Essere, agire, patire: l'anomali della finitezza - Un saggio di Luigi Alici
« “Fuori
splendeva il sole e la gente sbrigava le solite faccende d’ogni
giorno. Una donna si precipitò. Un’altra stava rientrando con la
spesa. Nella mente di Charlotte si affollavano mille domande: Quanto
tempo ci resta ancora ? Come supereremo le difficoltà ? E come
pagheremo i conti ? Dal canto suo il mio vecchio professore era
strabiliato dalla normalità di quanto vedeva intorno a sé: Non
dovrebbe fermarsi il mondo? Non sanno quel che mi è capitato ?
Ma il mondo
non si era fermato, era rimasto completamente indifferente e, mentre
apriva fiaccamente la portiera della macchina, Morrie si era sentito
sprofondare in un baratro” (citazione da M. Albom, I miei
martedì col professore. La lezione più grande: la vita , la morte,
l’amore, tr. it. di F. Bandel Fragone, Rizzoli, Milano 1998,
p.16).

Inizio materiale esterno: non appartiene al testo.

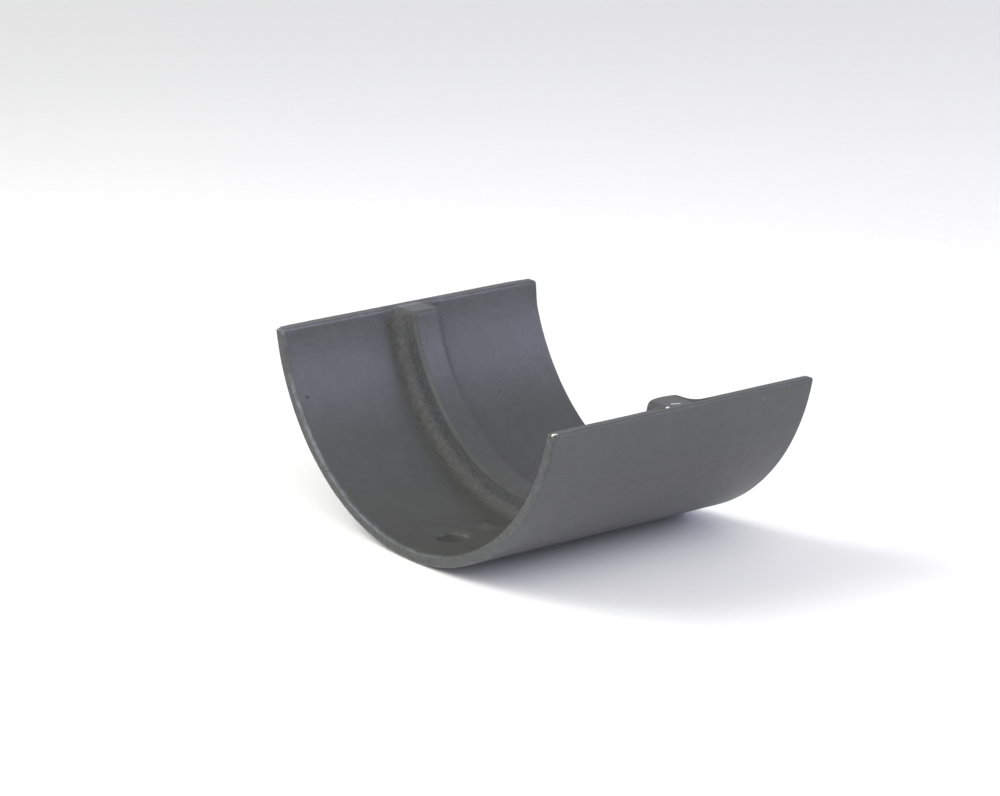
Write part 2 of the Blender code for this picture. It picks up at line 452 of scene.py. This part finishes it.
def makeCasting(paint):
    radius = outerRadius()
    thing = sectionObject(radius)
    tree = castingTree()
    values = {
        "Outer Radius": radius,
        "Rim Height": castingHigh.z,
        "Rim Shape From": casting["rimShapeFrom"],
        "Flat Strip": casting["rimFlatStrip"],
        "Wall": casting["wall"],
        "Hole Radius": casting["holeAcross"] / 2,
        "Mouth Radius": casting["mouthAcross"] / 2,
        "Mouth Arc": casting["mouthRadius"],
        "Hole To Middle": castingHigh.y - casting["holeToEnd"],
        "Swell": casting["swell"],
        "Ripple": casting["ripple"],
        "Seed": casting["seed"],
        "Rings": ceil(radius * pi / casting["ringEvery"]),
        "Rim Rings": casting["rimSteps"],
        "Paint": paint,
    }
    modifier = thing.modifiers.new("castGutterUnion", "NODES")
    modifier.node_group = tree
    for item in tree.interface.items_tree:
        if item.in_out == "INPUT" and item.name in values:
            modifier[item.identifier] = values[item.name]
    evaluated = thing.evaluated_get(bpy.context.evaluated_depsgraph_get())
    mesh = bpy.data.meshes.new_from_object(evaluated)
    thing.modifiers.remove(modifier)
    thing.data = mesh
    triangles = sum(len(polygon.vertices) - 2 for polygon in mesh.polygons)
    print("casting made:", len(mesh.vertices), "points,", triangles, "triangles")
    return thing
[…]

Con questa toccante annotazione ci viene descritto il primo
incontro di Morrie Schwartz con il male che lo avrebbe ben presto
portato alla morte; un incontro dal quale, tuttavia, egli sarebbe
riuscito a ricavare e trasmetterci una esemplare lezione di vita. [.
. .] Siamo in ogni caso ricondotti, attraverso questi riferimenti, ad
una corporeità che s’annuncia come una sorta di linea vivente di
frontiera tra la dimensione dell’essere e quella dell’avere: il
‘corpo che abbiamo’ e il ‘corpo che siamo’ attestano una
duplicità, una sorta di ambivalenza originaria, che dischiude, come
ci ricorda Marcel, l’orizzonte del metaproblematico. [. . .] ».